Poem 2 – I Heard a Fly Buzz – When I Died

In I Heard a Fly Buzz – When I Died, is one of her most famous and ambiguous poems. She talks about the moment of death from the perspective of a person who is already dead. On one hand, this death seems to be a typical one—the deceased is on her/his deathbed, surrounded by mourning beloveds, and their will is squared away. However, the irritating figure of the fly arrives and undermines the seriousness and gravity of the occasion. Though spoken from the great beyond, the poem offers no easy answers about death, instead of casting doubt on religious and social comforts.

Poem 3 – A Bird Came Down the Walk

In the third poem, A Bird Came Down the Walk, Emily discusses her thoughts about the beautiful and dark shades of nature. She describes the complexities of nature by portraying a bird that bites a worm into halves and eats it raw, and the same bird drinks the dewdrops on the grass and lets a beetle pass by. While there’s no direct reference to death in this poem, it symbolically represents the uncertainty of life.

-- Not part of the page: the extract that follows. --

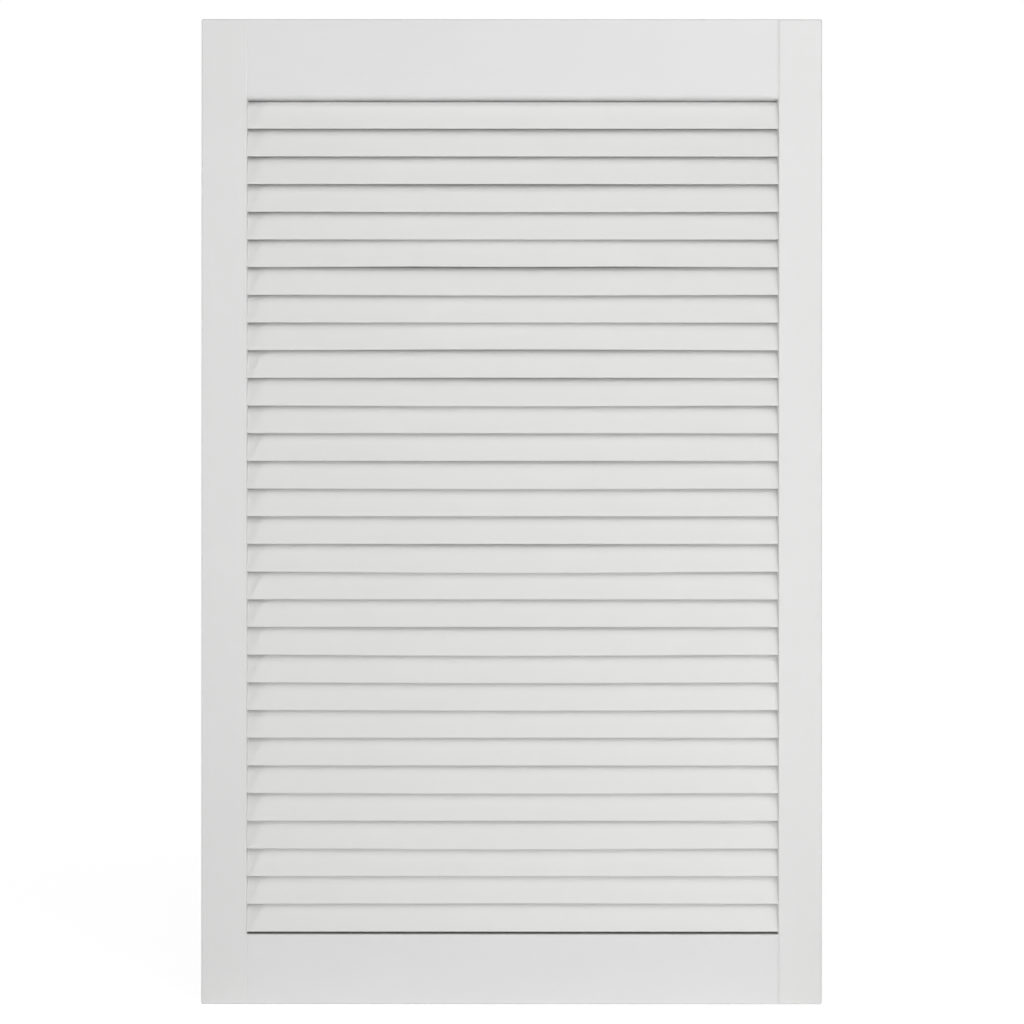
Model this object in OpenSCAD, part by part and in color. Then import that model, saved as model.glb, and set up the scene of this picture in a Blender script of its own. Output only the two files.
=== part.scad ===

Poem 4 – A Light Exists in Spring

The fourth poem, A Light Exists in Spring, is again a departure from the first two poems where death was an apparent element. However, like the third poem, this too has a complex portrayal of nature, expressing various human emotions. These emotions can also be attributed to the loss of a beloved. Nonetheless, death definitely takes a back step here, and Emily Dickinson becomes a poetess of nature and emotion rather than death. All that said, Emily Dickinson is definitely a poet of death and grief, and the four poems in the syllabus are not enough to justify the fact. She has written a plethora of poems depicting death, grief, sorrow, loss, and mourning. Some of these poems are, ‘I Like a Look of Agony’, ‘After Great Pain, a Formal Feeling Comes’, ‘One Need Not Be a Chamber – to Be Haunted’, and ‘It Was Not Death, For I Stood Up’.